WHAT TO PRODUCE: Reproduce the complete listing without any deviation.

PROVIDED RECORDS:
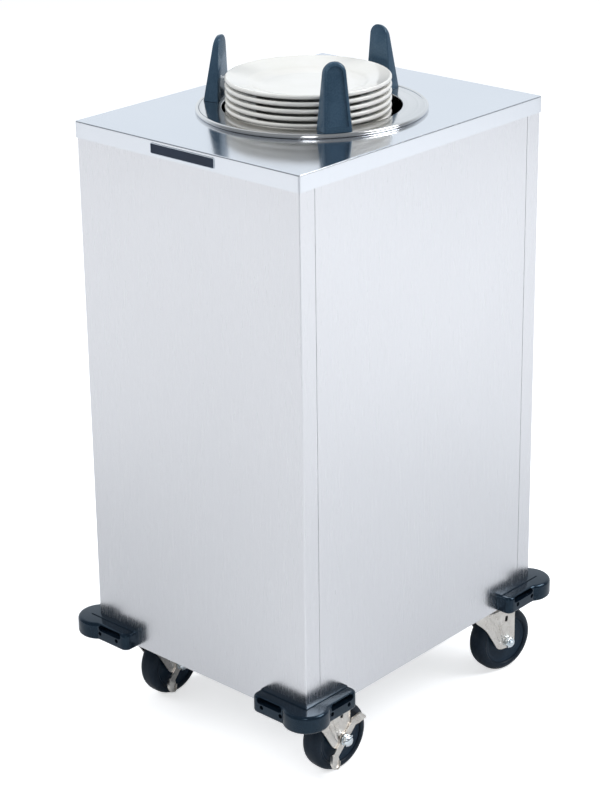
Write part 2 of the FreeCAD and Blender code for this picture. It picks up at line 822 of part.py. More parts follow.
# ---------------------------------------------------------------- casters
def placed_caster_piece(shape, name):
    """A copy of a piece, drawn round the swivel axis on Z, at its caster's place and swivel."""
    side_x, side_y, swivel, _ = casters[name]
    return turned(shape, swivel, side_x * caster_place_x, side_y * caster_place_y)


def make_caster_top_plates():
    """The fixed plate of each caster, with its ball race and kingpin."""
    z1 = caster_height
    x, y = caster_plate_x / 2, caster_plate_y / 2
    plate = box(-x, x, -y, y, z1 - caster_plate_thickness, z1)
    plate = plate.makeFillet(caster_plate_corner_radius, upright_edges(plate, lambda a, b: True))
    race = cylinder(race_radius, race_bottom, z1 - caster_plate_thickness)
    pin_bottom = fork_bottom - running_gap - kingpin_head_height
    pin = cylinder(kingpin_radius, pin_bottom, race_bottom)
    head = cylinder(kingpin_head_radius, pin_bottom, pin_bottom + kingpin_head_height)
    whole = joined([plate, race, pin, head])
    plates = []
    for side_x, side_y, _, _ in casters.values():
        plates.append(turned(whole, 0, side_x * caster_place_x, side_y * caster_place_y))
    return drilled_for_casters(group(plates), z1 - caster_plate_thickness - cut_past, z1 + cut_past)


def make_caster_bolts():
    """The bolts that hold the casters, up through the pan and the channels."""
    head_top = caster_height - caster_plate_thickness
    end = pan_floor_top + channel_sheet + caster_nut_height + caster_bolt_end
    bolts = []
    for x, y in caster_bolt_places():
        head = hexagon(caster_bolt_across_flats, head_top - caster_bolt_head_height, head_top, x, y)
        bolts.append(joined([head, cylinder(caster_bolt_radius, head_top, end, x, y)]))
    return group(bolts)


def make_caster_nuts():
    """The nuts of the caster bolts, on the channels."""
    z0 = pan_floor_top + channel_sheet
    z1 = z0 + caster_nut_height
    nuts = []
    for x, y in caster_bolt_places():
        nut = hexagon(caster_bolt_across_flats, z0, z1, x, y)
        nuts.append(nut.cut(cylinder(caster_bolt_radius, z0, z1, x, y)))
    return group(nuts)


def make_fork():
    """The pressed fork: a round top with a leg on each side of the wheel."""
    rear = caster_trail + leg_rear
    top = [cylinder(fork_disc_radius, fork_bottom, fork_top),
           box(-leg_outer, leg_outer, -leg_front, rear, fork_bottom, fork_top)]
    tip = wheel_radius - leg_tip_drop
    outline = [(-leg_front, fork_top), (-leg_front, caster_height - leg_front_drop),
               (caster_trail - leg_tip_front, tip), (rear, tip), (rear, fork_top)]
    leg = prism(outline, in_yz(leg_inner), V(leg_thickness, 0, 0))
    low = [edge for edge in leg.Edges if edge.BoundBox.XLength > leg_thickness / 2
           and edge.BoundBox.ZMax < wheel_radius]
    leg = leg.makeFillet(leg_corner_radius, low)
    window_y = caster_trail - leg_window_back
    window_z = wheel_radius + leg_window_rise
    window = box(leg_inner, leg_outer, window_y - leg_window_y / 2, window_y + leg_window_y / 2,
                 window_z - leg_window_z / 2, window_z + leg_window_z / 2)
    leg = leg.cut(window)
    other = leg.mirror(V(0, 0, 0), V(1, 0, 0))
    fork = joined(top + [leg, other])
    fork = fork.cut(cylinder(kingpin_radius + kingpin_clearance, fork_bottom, fork_top))
    end = leg_outer + cut_past
    return fork.cut(cross_cylinder(axle_radius, -end, end, caster_trail, wheel_radius))


def across_axle(shape):
    """A copy of a shape drawn round the Z axis, laid on the axle so that its +Z points along +X."""
    moved = shape.copy()
    moved.rotate(V(0, 0, 0), V(0, 1, 0), 90)
    moved.translate(V(0, caster_trail, wheel_radius))
    return moved


def make_axle(braked):
    """The axle bolt with its sleeve and nut, as separate solids."""
    seat = lever_shoulder_end if braked else leg_outer
    bolt = [cylinder(axle_radius, -leg_outer, seat + axle_nut_height + axle_end),
            cylinder(axle_sleeve_radius, -leg_inner, leg_inner),
            hexagon(axle_head_across_flats, -leg_outer - axle_head_height, -leg_outer)]
    if braked:
        bolt.append(cylinder(lever_pivot_radius, leg_outer, lever_shoulder_end))
    nut = hexagon(axle_nut_across_flats, seat, seat + axle_nut_height)
    nut = nut.cut(cylinder(axle_radius, seat, seat + axle_nut_height))
    return group([across_axle(joined(bolt)), across_axle(nut)])


def make_wheel_core():
    """The moulded core with its hub and bore."""
    bore = axle_sleeve_radius + axle_clearance
    core_radius = wheel_radius - tyre_depth
    web = tube(core_radius, bore, -core_web_width / 2, core_web_width / 2)
    hub = tube(hub_radius, bore, -hub_half_width, hub_half_width)
    return across_axle(joined([web, hub]))


def make_tyre():
    """The tread, with rounded shoulders."""
    half = wheel_width / 2
    tyre = cylinder(wheel_radius, -half, half)
    shoulders = [edge for edge in tyre.Edges if round_at(edge, wheel_radius, edge.BoundBox.ZMax)]
    tyre = tyre.makeFillet(tyre_shoulder_radius, shoulders)
    return across_axle(tyre.cut(cylinder(wheel_radius - tyre_depth, -half, half)))


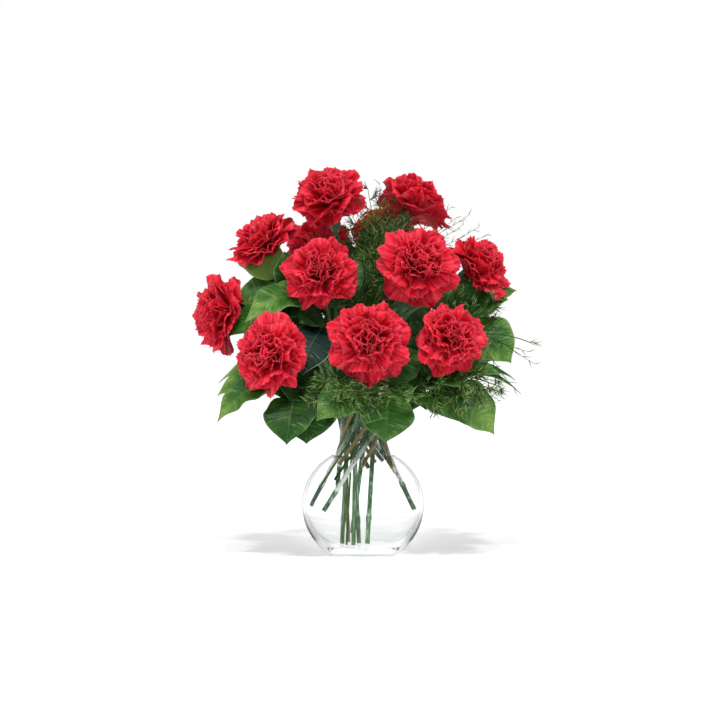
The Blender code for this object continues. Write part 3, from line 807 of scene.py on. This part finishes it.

ANSWER BELOW:
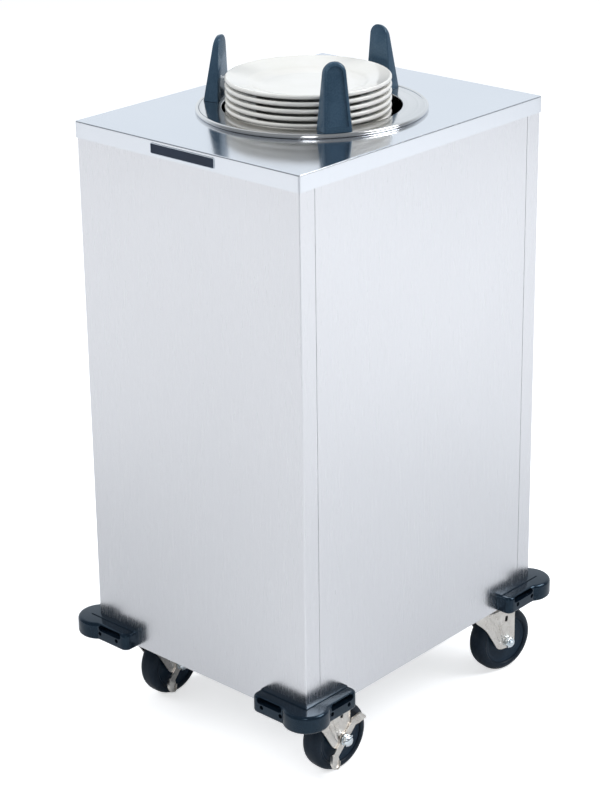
Write part 2 of the FreeCAD and Blender code for this picture. It picks up at line 822 of part.py. More parts follow.
# ---------------------------------------------------------------- casters
def placed_caster_piece(shape, name):
    """A copy of a piece, drawn round the swivel axis on Z, at its caster's place and swivel."""
    side_x, side_y, swivel, _ = casters[name]
    return turned(shape, swivel, side_x * caster_place_x, side_y * caster_place_y)


def make_caster_top_plates():
    """The fixed plate of each caster, with its ball race and kingpin."""
    z1 = caster_height
    x, y = caster_plate_x / 2, caster_plate_y / 2
    plate = box(-x, x, -y, y, z1 - caster_plate_thickness, z1)
    plate = plate.makeFillet(caster_plate_corner_radius, upright_edges(plate, lambda a, b: True))
    race = cylinder(race_radius, race_bottom, z1 - caster_plate_thickness)
    pin_bottom = fork_bottom - running_gap - kingpin_head_height
    pin = cylinder(kingpin_radius, pin_bottom, race_bottom)
    head = cylinder(kingpin_head_radius, pin_bottom, pin_bottom + kingpin_head_height)
    whole = joined([plate, race, pin, head])
    plates = []
    for side_x, side_y, _, _ in casters.values():
        plates.append(turned(whole, 0, side_x * caster_place_x, side_y * caster_place_y))
    return drilled_for_casters(group(plates), z1 - caster_plate_thickness - cut_past, z1 + cut_past)


def make_caster_bolts():
    """The bolts that hold the casters, up through the pan and the channels."""
    head_top = caster_height - caster_plate_thickness
    end = pan_floor_top + channel_sheet + caster_nut_height + caster_bolt_end
    bolts = []
    for x, y in caster_bolt_places():
        head = hexagon(caster_bolt_across_flats, head_top - caster_bolt_head_height, head_top, x, y)
        bolts.append(joined([head, cylinder(caster_bolt_radius, head_top, end, x, y)]))
    return group(bolts)


def make_caster_nuts():
    """The nuts of the caster bolts, on the channels."""
    z0 = pan_floor_top + channel_sheet
    z1 = z0 + caster_nut_height
    nuts = []
    for x, y in caster_bolt_places():
        nut = hexagon(caster_bolt_across_flats, z0, z1, x, y)
        nuts.append(nut.cut(cylinder(caster_bolt_radius, z0, z1, x, y)))
    return group(nuts)


def make_fork():
    """The pressed fork: a round top with a leg on each side of the wheel."""
    rear = caster_trail + leg_rear
    top = [cylinder(fork_disc_radius, fork_bottom, fork_top),
           box(-leg_outer, leg_outer, -leg_front, rear, fork_bottom, fork_top)]
    tip = wheel_radius - leg_tip_drop
    outline = [(-leg_front, fork_top), (-leg_front, caster_height - leg_front_drop),
               (caster_trail - leg_tip_front, tip), (rear, tip), (rear, fork_top)]
    leg = prism(outline, in_yz(leg_inner), V(leg_thickness, 0, 0))
    low = [edge for edge in leg.Edges if edge.BoundBox.XLength > leg_thickness / 2
           and edge.BoundBox.ZMax < wheel_radius]
    leg = leg.makeFillet(leg_corner_radius, low)
    window_y = caster_trail - leg_window_back
    window_z = wheel_radius + leg_window_rise
    window = box(leg_inner, leg_outer, window_y - leg_window_y / 2, window_y + leg_window_y / 2,
                 window_z - leg_window_z / 2, window_z + leg_window_z / 2)
    leg = leg.cut(window)
    other = leg.mirror(V(0, 0, 0), V(1, 0, 0))
    fork = joined(top + [leg, other])
    fork = fork.cut(cylinder(kingpin_radius + kingpin_clearance, fork_bottom, fork_top))
    end = leg_outer + cut_past
    return fork.cut(cross_cylinder(axle_radius, -end, end, caster_trail, wheel_radius))


def across_axle(shape):
    """A copy of a shape drawn round the Z axis, laid on the axle so that its +Z points along +X."""
    moved = shape.copy()
    moved.rotate(V(0, 0, 0), V(0, 1, 0), 90)
    moved.translate(V(0, caster_trail, wheel_radius))
    return moved


def make_axle(braked):
    """The axle bolt with its sleeve and nut, as separate solids."""
    seat = lever_shoulder_end if braked else leg_outer
    bolt = [cylinder(axle_radius, -leg_outer, seat + axle_nut_height + axle_end),
            cylinder(axle_sleeve_radius, -leg_inner, leg_inner),
            hexagon(axle_head_across_flats, -leg_outer - axle_head_height, -leg_outer)]
    if braked:
        bolt.append(cylinder(lever_pivot_radius, leg_outer, lever_shoulder_end))
    nut = hexagon(axle_nut_across_flats, seat, seat + axle_nut_height)
    nut = nut.cut(cylinder(axle_radius, seat, seat + axle_nut_height))
    return group([across_axle(joined(bolt)), across_axle(nut)])


def make_wheel_core():
    """The moulded core with its hub and bore."""
    bore = axle_sleeve_radius + axle_clearance
    core_radius = wheel_radius - tyre_depth
    web = tube(core_radius, bore, -core_web_width / 2, core_web_width / 2)
    hub = tube(hub_radius, bore, -hub_half_width, hub_half_width)
    return across_axle(joined([web, hub]))


def make_tyre():
    """The tread, with rounded shoulders."""
    half = wheel_width / 2
    tyre = cylinder(wheel_radius, -half, half)
    shoulders = [edge for edge in tyre.Edges if round_at(edge, wheel_radius, edge.BoundBox.ZMax)]
    tyre = tyre.makeFillet(tyre_shoulder_radius, shoulders)
    return across_axle(tyre.cut(cylinder(wheel_radius - tyre_depth, -half, half)))


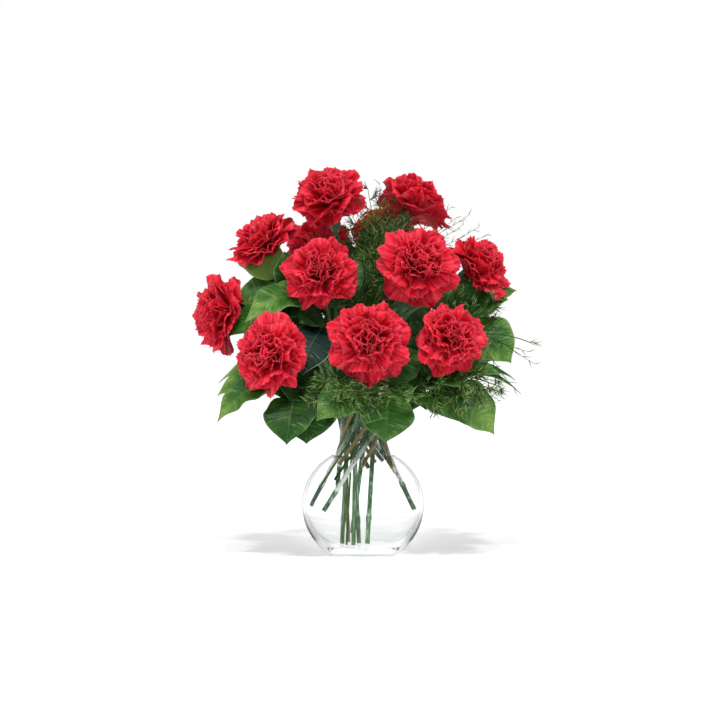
The Blender code for this object continues. Write part 3, from line 807 of scene.py on. This part finishes it.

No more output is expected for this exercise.